Beh, ma infatti quello che sostengo sempre è che ridare dignità agli animali (ossia educare all'animalità, insegnare a rispettarli e soprattutto a vederli per come davvero sono, ossia esseri senzienti che soffrono e desiderano, amano, vivono, hanno esperienze e un loro mondo disgiunto dal nostro, ossia non dipendente o secondario ai nostri bisogni e capricci) è il primo passo per imparare a vedere e rispettare l'altro da sé, qualsiasi altro, umano o animale che sia. L'importante è che non si pensi a una liberazione animale (ma non è certo il tuo caso!) solo per arrivare a quella umana.
A presto, un abbraccio.

Maura ha detto...

Me lo sentivo che c'era qualcosa che non andava e purtroppo ne avevo intuito il motivo...

Più tardi passo a leggere il tuo ultimo post, nel frattempo ci tenevo a darti il mio saluto e a stringerti forte:(

Rita ha detto...

Grazie Maura, so che mi capisci. :-)
Ricambio il tuo abbraccio.

Emanuele G ha detto...

Mi dispiace moltissimo per il gattino :((
Poverino

Rita ha detto...

Grazie Emanuele.
Era un esserino così vulnerabile, così dolce. :-(

Martigot ha detto...

Povero micino! Mi dispiace davvero... Però tu hai fatto certamente tutto il possibile per lui, e gli hai voluto bene nel breve periodo che ha passato al mondo.

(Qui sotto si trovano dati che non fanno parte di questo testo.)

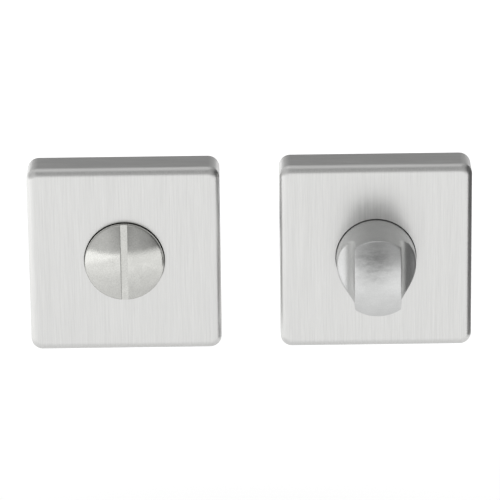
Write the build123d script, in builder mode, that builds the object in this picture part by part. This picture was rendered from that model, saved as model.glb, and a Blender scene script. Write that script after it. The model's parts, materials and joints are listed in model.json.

un abbraccio (e un bacino da Clint, che per la cronaca, secondo me è in realtà una Clinta :-) )

Rita ha detto...

Grazie Martigot per le tue parole :-)
Io gli ho voluto tantissimo bene, credimi che me ne sono presa cura come se fosse stato un figlio, anzi, posso dire senza alcuna remora che era un figlio per me, considerando che l'amore che si può donare a un altro essere non necessariamente dipende dai legami di sangue.